Pareja mayor, de unos sesenta
años, sentada en una mesa próxima del restaurante de playa. Ambos son menudos.
Ella con moderna camisa blanca y falda marrón con cinturón de piedrecitas. Un
tanto demasiado moderna, quizás. Él con pelo y bigote muy negros y bastante
calvo. Un matrimonio ordinario, pasan inadvertidos.
De pronto suena un móvil a
todo volumen con música verbenera. No puede ser suyo, pienso, parecen
discretos. Error. Responde ella, y a pleno pulmón, audible por todo el pueblo:
¿Qué YA ESTÁS AQUÍÍÍÍÍÍ?! ¿DÓNDE? ¿PERO DÓNDE ESTÁS, SOBRINO? CLARO, CLARO QUE
SÍ. ESTAMOS AQUÍ EN UN VELADOR. ¡PERO QUÉ PRONTO HAS LLEGADO!!!! ¿SE HA
ADELANTADO EL AUTOBÚS? ¡QUÉ ALEGRÍA MÁS GRANDE! ESPERA, ESPERA, QUE VA EL TÍO FERNANDO
A POR TI. NO TE MUEVAS DE AHÍ. ¡TÚ ESPERA!

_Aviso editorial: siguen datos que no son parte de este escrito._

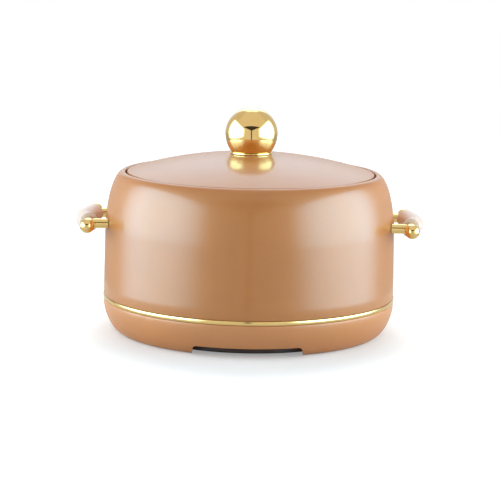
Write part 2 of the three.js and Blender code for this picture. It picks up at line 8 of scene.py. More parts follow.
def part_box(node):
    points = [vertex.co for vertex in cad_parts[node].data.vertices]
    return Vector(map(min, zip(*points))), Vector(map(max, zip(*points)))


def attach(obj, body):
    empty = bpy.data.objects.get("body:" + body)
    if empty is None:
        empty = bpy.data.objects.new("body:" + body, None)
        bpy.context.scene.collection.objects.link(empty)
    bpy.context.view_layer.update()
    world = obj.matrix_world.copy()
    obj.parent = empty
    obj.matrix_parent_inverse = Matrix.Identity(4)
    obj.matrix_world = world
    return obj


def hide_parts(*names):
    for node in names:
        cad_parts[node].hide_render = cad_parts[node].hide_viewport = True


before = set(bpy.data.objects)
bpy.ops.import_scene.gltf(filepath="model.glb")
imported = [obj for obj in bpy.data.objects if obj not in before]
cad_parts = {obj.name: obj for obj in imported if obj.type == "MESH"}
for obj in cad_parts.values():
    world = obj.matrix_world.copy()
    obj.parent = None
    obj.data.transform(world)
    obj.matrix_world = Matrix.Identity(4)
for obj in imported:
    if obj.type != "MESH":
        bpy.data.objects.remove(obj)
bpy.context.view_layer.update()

# Camera: a long lens a little above the pot, looking down at it with the slight tilt of the photograph.
# Colours are shown plainly, as they are written.
camera_data = bpy.data.cameras.new("camera")
camera_data.sensor_width = 36
camera_data.lens = 135.6
camera = bpy.data.objects.new("camera", camera_data)
bpy.context.scene.collection.objects.link(camera)
camera_place = (0.0006, -1.665, 0.357)
camera_pitch, camera_roll = math.radians(80.28), math.radians(1.08)
camera.matrix_world = (
    Matrix.Translation(camera_place)
    @ Matrix.Rotation(camera_pitch, 4, "X")
    @ Matrix.Rotation(camera_roll, 4, "Z")
)
bpy.context.scene.camera = camera
bpy.context.scene.view_settings.view_transform = "Standard"


# Table and floor: a matt white table top under the pot, and the white floor round it. Both glow a little,
# so that they look plain white. The glow is less in an oval round the pot, which is a painted shadow that
# deepens its shadow there. Only the table top shows in the pot's gloss.
class Reading:
    """A number or colour that a node gives, ready for sums."""

    def __init__(self, recipe, socket):
        self.recipe, self.socket = recipe, socket

    def sum_of(self, operation, first, second):
        return self.recipe.node("Math", {"operation": operation}, {0: first, 1: second})

    def __add__(self, other):
        return self.sum_of("ADD", self, other)

    def __sub__(self, other):
        return self.sum_of("SUBTRACT", self, other)

    def __rsub__(self, other):
        return self.sum_of("SUBTRACT", other, self)

    def __mul__(self, other):
        return self.sum_of("MULTIPLY", self, other)

    def __truediv__(self, other):
        return self.sum_of("DIVIDE", self, other)

    def __rtruediv__(self, other):
        return self.sum_of("DIVIDE", other, self)

    def __abs__(self):
        return self.sum_of("ABSOLUTE", self, 0.0)

    __radd__ = __add__
    __rmul__ = __mul__


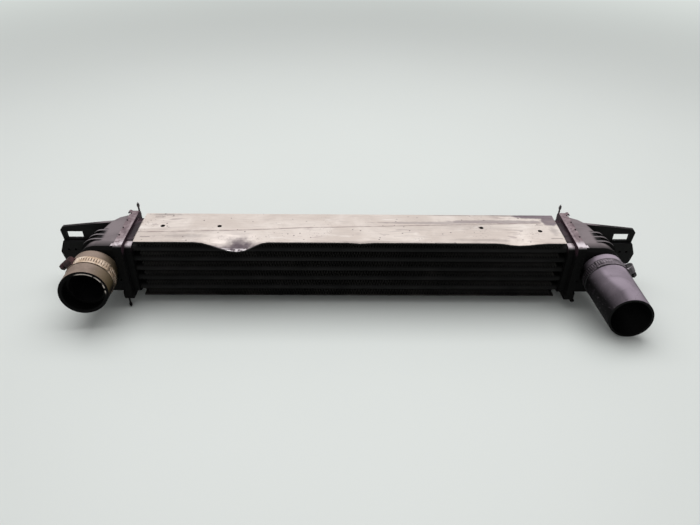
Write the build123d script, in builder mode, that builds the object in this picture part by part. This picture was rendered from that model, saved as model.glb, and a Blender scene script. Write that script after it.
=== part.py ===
from build123d import *
import os
from math import cos, floor, hypot, pi, radians, sin, tan

# Charge-air cooler with crimped end tanks. Millimetres, +Z up.
# X runs along the tubes, and the ports face -Y, the front.
# The origin is the middle of the bottom side plate's underside.

# Core: flat tubes and corrugated fin rows between two side plates
core_length = 534.0
core_depth = 66.0
tube_count = 5
tube_height = 8.0
tube_depth = 64.0
tube_wall = 0.6
tube_end_reach = 3.0
braze_gap = 0.05
fin_height = 6.5
fin_pitch = 17.0
fin_sheet = 0.3
fin_setback = 5.0
turbulator_pitch = 11.0
turbulator_sheet = 0.3
turbulator_setback = 4.0

# Side plates, each with a bent tongue at both ends that meets the headers
plate_sheet = 1.5
plate_setback = 3.3
tongue_width = 44.0
tongue_run = 3.8

# Small holes through the top side plate: which end, distance from it, distance in Y
plate_hole_radius = 2.8
plate_holes = ((-1, 27.7, 3.0), (-1, 98.7, 3.0), (1, 98.7, 2.0), (1, 25.7, -5.0))

# Dents in the front edge of the top side plate: which end (0 is the middle), start,
# deepest and end measured from it, sag, push, number of facets on each flank
plate_dents = (
    (-1, 72.7, 125.7, 162.7, 10.0, 6.0, 5),
    (0, -6.0, 11.0, 29.0, 1.2, 0.0, 2),
    (1, -87.7, -57.7, -21.7, 3.4, 0.0, 3),
)
dent_depth = 30.0
dent_profile_steps = 3

# Headers: stamped trays whose rims are crimped over the tank feet
header_sheet = 1.5
neck_margin = 2.0
neck_proud = 3.5
neck_radius = 8.0
neck_length = 8.0
rim_proud = 11.0
rim_radius = 6.0
lip_width = 3.5
notch_width = 3.0
notch_pitch = 17.1
notch_shift = 7.6
notch_depth = 2.4

# Leaf-shaped tabs on the header rims, some of which the cooler stands on
tab_width = 3.2
tab_leaf = 9.0
tab_waist = 1.8
back_tab_length = 10.5
stand_height = 11.0
back_tab_place = 1.6
foot_tab_place = 5.2

# Tabs curled outwards at the rim's top corners, and under the right rim
curl_radius = 2.6
curl_width = 5.0

# Gaskets between headers and tank feet
gasket_sheet = 2.0
gasket_width = 3.4
seat_gap = 0.3

# End tanks: moulded elbows that grow towards the spigot
foot_sheet = 5.5
tank_wall = 3.0
lip_gap = 0.5
# Each station: share of the way to the front, reach past the lip, drop of the top,
# corner radius
tank_stations = (
    (0.0, 8.0, 0.0, 6.0),
    (0.08, 20.0, 0.0, 8.0),
    (0.2, 28.0, 0.0, 10.0),
    (0.68, 43.5, 0.0, 21.0),
    (0.87, 49.5, 0.0, 27.0),
    (0.965, 53.5, 2.5, 27.0),
    (1.0, 55.5, 7.0, 25.0),
)
# Share of the top's drop that the underside rises by
tank_belly = 0.25

# Spigots, each measured from the lip and the front of the core
port_reach = 32.0
spigot_radius = 23.5
spigot_wall = 3.0
spigot_lengths = {"left": 38.0, "right": 23.0}

# Ribs across the tank's outer shoulder, each measured from the tank's front
rib_places = (33.0, 23.0, 13.0)
rib_sheet = 2.6
rib_proud = 3.2
rib_rise = 0.2
rib_tightening = 4.0

# Mounting lugs behind the outer shoulder; places are reach past the lip and height
# above the middle
lug_setback = 7.0
lug_sheet = 4.0
lug_block = 8.0
lug_outline = (
    (12.0, 35.5), (88.0, 27.0), (92.0, 22.0), (90.5, 7.0),
    (97.0, -9.0), (94.0, -24.0), (88.0, -27.0), (12.0, -27.0),
)
lug_ledge = 6.7
lug_window = (64.0, 85.0, 9.2, 19.8)
lug_hole_radius = 1.7
lug_hole_spacing = 9.0
lug_hole_middle = (81.5, -6.0)
lug_corner_radius = 3.0

# Hoses: a short straight stub on the left, a drooping bent one on the right
hose_gap = 0.1
hose_root_gap = 0.5
hose_walls = {"left": 4.4, "right": 2.8}
left_hose_length = 47.0
left_mouth_turn = 8.0
left_mouth_tilt = 7.0
right_hose_straight = 22.5
right_bend_radius = 30.0
right_bend_angle = 40.5
right_bend_down = 50.0
right_hose_end = 60.0
right_mouth_depth = 66.6
right_mouth_turn = 3.4
right_mouth_tilt = -2.6

# Worm-drive clamps
band_width = 12.0
band_sheet = 0.8
band_gap = 0.05
band_places = {"left": 13.6, "right": 10.9}
clamp_angles = {"left": 50.0, "right": 32.0}
tail_angle = 85.0
tail_spring = 1.2
housing_length = 11.0
housing_sheet = 1.0
housing_flange = 1.5
screw_radius = 3.2
screw_gap = 0.1
screw_shoulder = 2.6
screw_head_radius = 4.4
screw_head_length = 4.5
screw_slot = 1.0

# Worked out from the sizes above
layer_pitch = tube_height + fin_height
core_height = 2 * plate_sheet + tube_count * layer_pitch + fin_height
mid_height = core_height / 2
header_face = core_length / 2
rim_face = header_face + neck_length
seat_face = rim_face + header_sheet
foot_face = seat_face + gasket_sheet
lip_face = foot_face + foot_sheet
plate_end = header_face - plate_setback
fin_end = header_face - fin_setback
tube_end = header_face + header_sheet + tube_end_reach
neck_half_depth = core_depth / 2 + neck_proud
neck_half_height = mid_height - plate_sheet - fin_height + neck_margin
rim_half_depth = core_depth / 2 + rim_proud
foot_half_depth = rim_half_depth - header_sheet - seat_gap
foot_half_height = mid_height - header_sheet - seat_gap
core_front = -core_depth / 2
port_x = lip_face + port_reach
tank_back = rim_half_depth - header_sheet - lip_width - lip_gap
tank_half_height = mid_height - header_sheet - lip_width - lip_gap
lug_back = core_depth / 2 - lug_setback


def across(x, z=mid_height):
    """Plane square to the tubes, with Y to its right and Z up."""
    return Plane(origin=(x, 0, z), x_dir=(0, 1, 0), z_dir=(1, 0, 0))


def facing_front(y, z=0.0):
    """Plane square to Y, with X to its right and Z up; it extrudes to the front."""
    return Plane(origin=(0, y, z), x_dir=(1, 0, 0), z_dir=(0, -1, 0))


def zigzag(length, pitch, height, sheet):
    """Outline of a corrugated strip: its upper side, then its lower side back."""
    half_pitch = pitch / 2
    legs = floor(length / half_pitch)
    upright = sheet * hypot(half_pitch, height) / half_pitch
    upper = [
        ((i - legs / 2) * half_pitch, height / 2 if i % 2 else upright - height / 2)
        for i in range(legs + 1)
    ]
    lower = [(x, z - upright) for x, z in reversed(upper)]
    return upper + lower


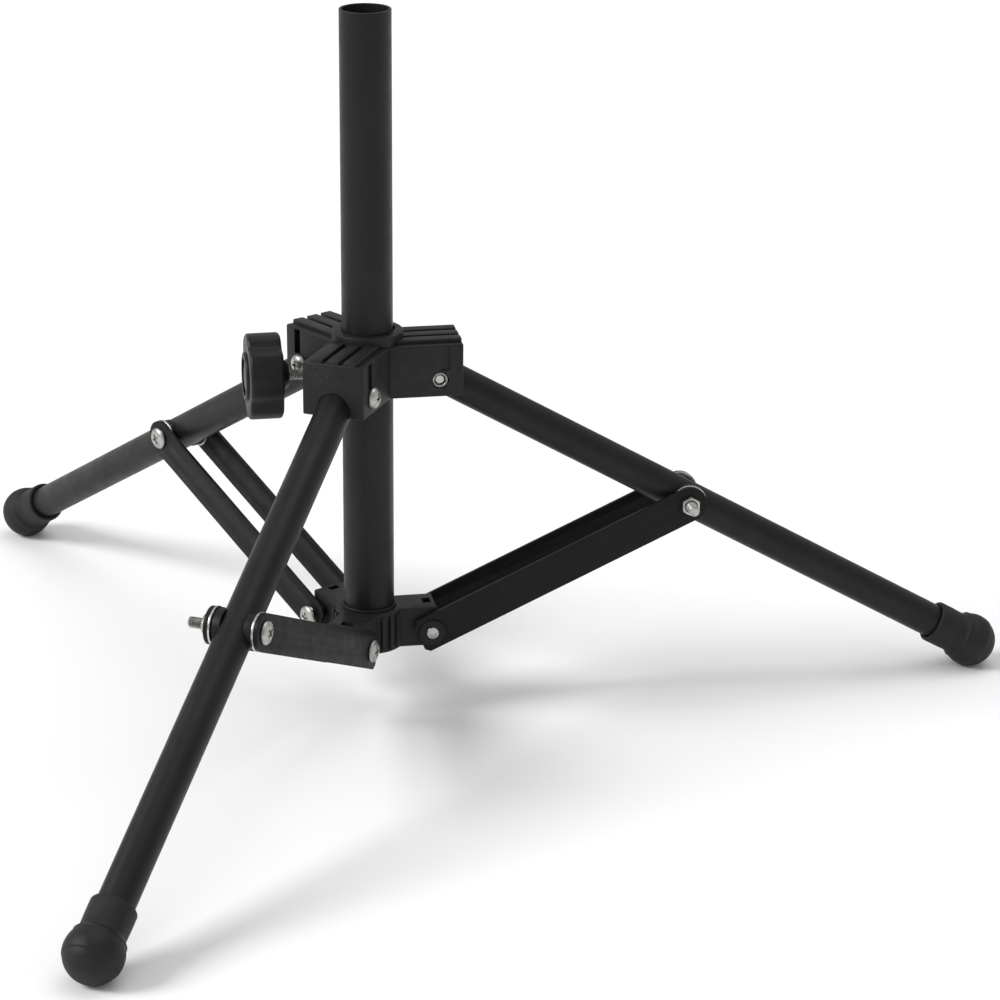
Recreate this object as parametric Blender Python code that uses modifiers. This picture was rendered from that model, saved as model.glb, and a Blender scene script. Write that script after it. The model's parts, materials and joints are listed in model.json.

Fernando se va presuroso, pero
antes pide a su mujer que hable un poquito más bajo. Ella sigue al teléfono,
embriagada por la emoción. Pasados unos minutos cuelga y aparecen tío y
sobrino.
¡Y COMIENZA LA FIESTA! ¡Qué
derroche de entusiasmo, de alegría, de abrazos y preguntas, qué ir y venir,
sentarse y volverse a levantar, juntos o a pares, o uno u otro, y el perrito
Yorkshire, excitado, que no sabe a quién mirar, y la maleta roja, grandota, de
acá para allá, también alborotada, no sabe dónde ponerse, y el ordenador del
muchacho en su maletín va y viene por la mesa, y venga besos y efusiones, y más
abrazos y recuerdos-de!!
Han llenado el escenario, son
únicos, incomparables. Los ocupantes de todas las demás mesas, personajes
secundarios, no podemos más que admirar aquel derroche de auténtica dicha
lanzada al aire a borbotones.
Y ahora es el tío Fernando
quien habla por teléfono, probablemente con los padres del adolescente, ¡aún
más alto que su señora! Y el sobrino, alegre, risueño, inocente, parlanchín,
tampoco calla. Todos hablan a la vez, se interrumpen, se ríen, se preguntan, no
escuchan y vuelven a preguntar. Que si aquí hay internet 3D, que si el móvil de
300 euros, que si el azúcar que mi madre me ha dicho que coja para evitar mareos,
que… ¡¡¡PERO SI HEMOS VENIDO PA VEEEEEEEEEEEEEETE!!! (¡así, sin “r”!), ¡¡QUESTO
NO ES EL PUEBLO DEL PIRINEEEEEEEEEEEEO!!, interrumpe el tío Fernando a voces. Y
la tía se levanta y besuquea al zagal, y le atusa el pelo, y revolotea
alrededor de la mesa seguida por el perrito (con grave riesgo de morir
aplastado en un súbito giro de ella).
¡Qué desvarío! El público,
nosotros, entregados, ellos magníficos en su papel. Heidegger, los griegos, lo
real, lo posible, cualquier tema de conversación anterior, está de más. El
espectáculo es arrebatador, insuperable.
La camarera (y dueña del
local) se acerca vacilante. Incluso ella, normalmente altanera y hosca, siente
que está de más. Piden agua para el muchacho, pagan y (¡nooooooooo!) deciden
que es hora de marchar. El niño tiene que descansar del viaje antes de cenar.
Se reinicia el trajín
desaforado, el movimiento descontrolado de maleta, las carreras del perro, el
salimos-por-aquí, no-no-por-allí, incesantes idas y venidas. Y finalmente se
alejan parloteando alegremente.
El público, desolado, se
siente tentado de seguirles. Sabe que la función no ha terminado, que actores y
escenario siguen en otro lugar. Tanta
emoción nos ha dejado exhaustos. Hemos quedado impregnados de aquella risueña tropa
y la atmósfera que han creado y sólo de ellos podemos hablar, del ciclón maño.
Flaubert, ¿dónde estabas, Flaubert?!